St Austell was one of them this year, with a bar featuring a big screen showing a shot of St Ives beach on a glorious summer day.
"It was probably about 2003 the last time we actually had a bar at the Great British Beer Festival," marketing director Jeremy Mitchell said.
"We were going to do it last year – we had won the regional cask beer award [for Tribute] and we wanted to tell the world about it.
"But the event last year clashed with the Olympics so we decided to do it this year instead.
"The goodwill and welcome has been amazing."
He said that the event also gave the brewery a chance to thank its licensees by bringing them up to London for the event.
It also gives them a chance to show off some of the less well-known of their beers on tap.
Alongside Tribute, Trelawny and Proper Job were the ebony 1913 Stout (its first stout since the First World War), Nicholson's Pale Ale, made for the pub chain, and the 9% alcohol behemoth Big Job.
The festival, and others like it, come against a backdrop of difficult times.
The decline in the number of pubs – 26 closing every week – has been well documented.
The Government has backed away from minimum prices, something supported by Camra as a way of allowing publicans to compete against supermarkets.
But it has not been all bad news, with Chancellor George Osborne scrapping the Beer Duty Escalator at the last budget.
The escalator, introduced by Labour in 2008, automatically increased tax on beer at 2% above the rate of inflation.
Among the decline in alcohol sales generally, real ale and craft beers are outperforming the rest of the market, along with cider and perry.
There is also a huge variety of beers on offer as brewers experiment and revive long-lost styles and recipes – dark beers like stout and porter especially becoming more common.
As well as the bigger Westcountry breweries, beers from the best of the smaller ones were on display at the festival.
On the Society of Independent Brewers bar were the Gold winners from its National Beer Competition.
Of the eight beers, three were from the South West: Dartmoor Brewery's Three Hares, Quantock Brewery's Wills Neck and Monkey IPA, by West Dorset's Art Brew.
"It's a huge opportunity for us to talk to other breweries and find out what they are doing," said Tim McCord, director of Princetown-based Dartmoor.
Best known for its Jail Ale, it has seen sales grow 50% in the last year and has spent £250,000 to allow it to deal with increased demand.
He said there had been change in people's attitudes towards ale, with more likely to try a beer "they have never heard of".

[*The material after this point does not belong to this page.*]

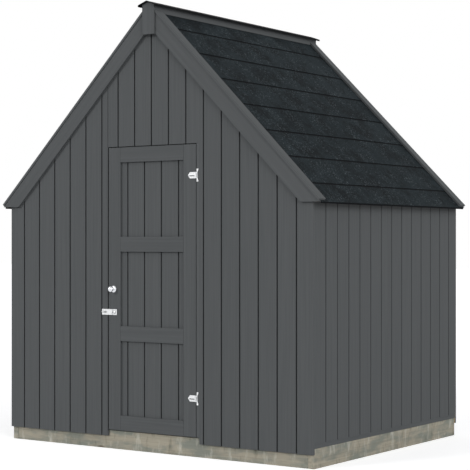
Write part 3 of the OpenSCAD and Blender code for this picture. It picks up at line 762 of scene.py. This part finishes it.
# One screw in the strap's point and two on each side of its slot: (from the point, up)
strap_places = ((0.008, 0.0), (0.026, 0.011), (0.026, -0.0135), (0.047, 0.011), (0.047, -0.0135))
screws("hinge_strap_screws", [
    (strap_low.x + x, plate_y, z + up) for z in centres for x, up in strap_places], 0.0032, "door")

# --- Hasp and staple -----------------------------------------------------------------------------
# A zinc plated hasp on the stile, whose slotted leaf drops over a staple on the wall.
# A domed cover turns over its lock bolt, in a ring of black coated steel that stands for the
# shadow round the dome.

for node, body in (("hasp_plate", "door"), ("hasp_leaf", "hasp"), ("hasp_staple", "shed")):
    metalwork(node, body)
hasp_screw_in, hasp_screw_up, dome_in = 0.005, 0.0135, 0.0198
low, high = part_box("hasp_plate")
face_y, middle_z = high.y - metal_t, (low.z + high.z) / 2
screws("hasp_plate_screws", [
    (high.x - hasp_screw_in, face_y, middle_z + up)
    for up in (-hasp_screw_up, hasp_screw_up)], 0.003, "door")


def turned(name, profile, at, finish, body, slot, *nodes, sides=48):
    """A shape turned about an axis along -Y, from radius and height pairs."""
    work = bmesh.new()
    rings = []
    for r, reach in profile:
        turns = [2 * math.pi * i / sides for i in (range(sides) if r > 1e-6 else (0,))]
        rings.append([work.verts.new((at[0] + r * math.cos(a), at[1] - reach,
                                      at[2] + r * math.sin(a))) for a in turns])
    for a, b in zip(rings, rings[1:]):
        for i in range(sides):
            j = (i + 1) % sides
            corners = [a[i % len(a)], a[j % len(a)], b[j % len(b)], b[i % len(b)]]
            work.faces.new(list(dict.fromkeys(corners)))
    bmesh.ops.recalc_face_normals(work, faces=work.faces)
    mesh = finished(work, name)
    mesh.shade_smooth()
    mesh.set_sharp_from_angle(angle=math.radians(40))
    return placed(mesh, name, body, finish, slot, *nodes)


dome_at = (high.x - dome_in, face_y, middle_z)
# The black ring is painted shade: a dark ring for the shadow round the dome
turned("hasp_ring", [(0.0, 0.0), (0.0122, 0.0), (0.0122, 0.0007), (0.0118, 0.0011), (0.0, 0.0011)],
       dome_at, coated, "door", "black_metal")
turned("hasp_dome", [(0.0, 0.0011), (0.0102, 0.0011), (0.0104, 0.0016), (0.0098, 0.0022),
                     (0.0075, 0.0032), (0.0042, 0.0040), (0.0, 0.0043)],
       dome_at, zinc, "door", "zinc_plate")

# --- Knob ----------------------------------------------------------------------------------------
# A cast knob, turned and chrome plated: a stepped rose against the stile, a waisted neck and a
# round head that is flatter than a ball.

# Polished chrome: a near mirror, slightly blue, hazed by handling
chrome, tree, surface = finish_named("polished_chrome", Metallic=1.0, Roughness=0.07)
where = add(tree, "ShaderNodeTexCoord").outputs["Object"]
haze = add(tree, "ShaderNodeTexNoise", {"Vector": where, "Scale": 90, "Detail": 3})
colour = add(tree, "ShaderNodeMix", {
    0: haze, 6: tone("e6e7ea"), 7: tone("d2d4d8")}, data_type="RGBA")
rubbed = add(tree, "ShaderNodeMapRange", {"Value": haze, "To Min": 0.04, "To Max": 0.12})
feed(tree, surface, {"Base Color": colour, "Roughness": rubbed})

low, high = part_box("door_knob")
cx, cz, reach = (low.x + high.x) / 2, (low.z + high.z) / 2, high.y - low.y
rose, ball, ball_deep = (high.x - low.x) / 2, 0.0198, 0.0125
profile = [(0.0, 0.0), (rose, 0.0), (rose, 0.0018), (rose - 0.0012, 0.003), (rose - 0.004, 0.0036),
           (rose - 0.0055, 0.0048), (0.0125, 0.0052), (0.0098, 0.0066), (0.0082, 0.0095),
           (0.0078, 0.0135), (0.0086, 0.0172), (0.0112, 0.0200)]
# The head's outline, from the neck, 58 degrees behind its widest place, to the middle of its face
steps, from_deg, through_deg = 13, -58, 148
for k in range(1, steps + 1):
    a = math.radians(from_deg + through_deg * k / steps)
    r = ball * math.cos(a) if k < steps else 0.0
    profile.append((r, reach - ball_deep + ball_deep * math.sin(a)))
turned("door_knob_turned", profile, (cx, high.y, cz), chrome, "door", "polished_metal",
       "door_knob")

# --- Studio --------------------------------------------------------------------------------------
# A plain pale floor that keeps the shed's shadow, a white surround, soft even light from above the
# front and a long lens at standing height.

# Painted screed: matt, with a mottle too faint to draw the eye
ground, tree, surface = finish_named("plain_pale_floor", Roughness=0.9)
where = add(tree, "ShaderNodeTexCoord").outputs["Object"]
mottle = add(tree, "ShaderNodeTexNoise", {"Vector": where, "Scale": 3, "Detail": 2})
colour = add(tree, "ShaderNodeMix", {
    0: mottle, 6: tone("d6d6d6"), 7: tone("dedede")}, data_type="RGBA")


def seen_rays(tree):
    """1 for the camera and for what shiny and clear surfaces show, 0 for the light itself."""
    rays = add(tree, "ShaderNodeLightPath").outputs
    shown = add(tree, SUM, {
        0: rays["Is Glossy Ray"], 1: rays["Is Transmission Ray"]}, operation="MAXIMUM")
    return add(tree, SUM, {0: rays["Is Camera Ray"], 1: shown}, operation="MAXIMUM")


# A lift that only those rays see keeps the lit floor white
lift = add(tree, SUM, {0: seen_rays(tree), 1: 0.6}, operation="MULTIPLY")
feed(tree, surface, {
    "Base Color": colour, "Emission Color": tone("ffffff"), "Emission Strength": lift})
reach = 60
mesh = bpy.data.meshes.new("studio_floor")
mesh.from_pydata([(-reach, -reach, 0), (reach, -reach, 0), (reach, reach, 0), (-reach, reach, 0)],
                 [], [(0, 1, 2, 3)])
mesh.materials.append(ground)
floor = bpy.data.objects.new("studio_floor", mesh)
bpy.context.scene.collection.objects.link(floor)

world = bpy.data.worlds.new("studio")
bpy.context.scene.world = world
world.use_nodes = True
sky = world.node_tree
sky.nodes.clear()
soft_light = add(sky, "ShaderNodeBackground", {"Color": tone("f4f6fa"), "Strength": 0.45})
white = add(sky, "ShaderNodeBackground", {"Color": tone("ffffff"), "Strength": 1.0})
mixed = add(sky, "ShaderNodeMixShader", {0: seen_rays(sky), 1: soft_light, 2: white})
add(sky, "ShaderNodeOutputWorld", {"Surface": mixed})

lamps = {
    # name: (strength, angle across in degrees, aim)
    "front_lamp": (1.0, 12, (0.35, 0.75, -0.33)),
    "side_lamp": (1.32, 40, (-0.9, 0.4, -0.42)),
}
for name, (energy, angle, aim) in lamps.items():
    lamp = bpy.data.lights.new(name, "SUN")
    lamp.energy = energy
    lamp.angle = math.radians(angle)
    lamp_object = bpy.data.objects.new(name, lamp)
    lamp_object.rotation_euler = Vector(aim).to_track_quat("-Z", "Y").to_euler()
    bpy.context.scene.collection.objects.link(lamp_object)

lens = bpy.data.cameras.new("camera")
lens.lens, lens.sensor_width = 111.38, 36.0
lens.shift_x, lens.shift_y = 0.00045, 0.0164
camera = bpy.data.objects.new("camera", lens)
camera.location = (5.771, -8.3565, 1.355)
camera.rotation_euler = (math.radians(90), 0, math.radians(34.67))
bpy.context.scene.collection.objects.link(camera)
bpy.context.scene.camera = camera
bpy.context.scene.view_settings.view_transform = "Standard"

But that brings its own challenge, with new microbreweries springing up all the time.
"There are around 1,000 small breweries now and there are 50,000 pubs. So if you do the maths there is one brewery for every 50 pubs," Mr McCord said.
"The challenge for small breweries is to differentiate themselves.
"We have to work very hard in the face of that competition."
As well as the business side of things, there is of course the important business of the competition to find Britain's best beers.
The supreme winner was from Yorkshire – Elland 1872 Porter – but there were also gongs for the region's beers in various categories.
There were silver medals for Gloucestershire brewery Cotswold Spring's Old Sodbury Mild (Mild), Revival, by Somerset's Moor brewery (Bitter) and St Austell's Proper Job (Bottle Beer).
Butcombe Bitter from Somerset (Bitter) and Proper Job (Golden Ales) received bronzes.
Proper Job was also among the ten beers to try at the festival, selected by top beer writer Roger Protz, author of 300 More Beers To Try Before You Die!
Between the big players and the smaller ones, there was certainly a Westcountry feel to the event, things being done bigger and louder.
It will have grabbed people's attention, as the purple hats did on the Tube as people headed home in high spirits.
The result, apart from some very sore heads, will hopefully be more good news for beer.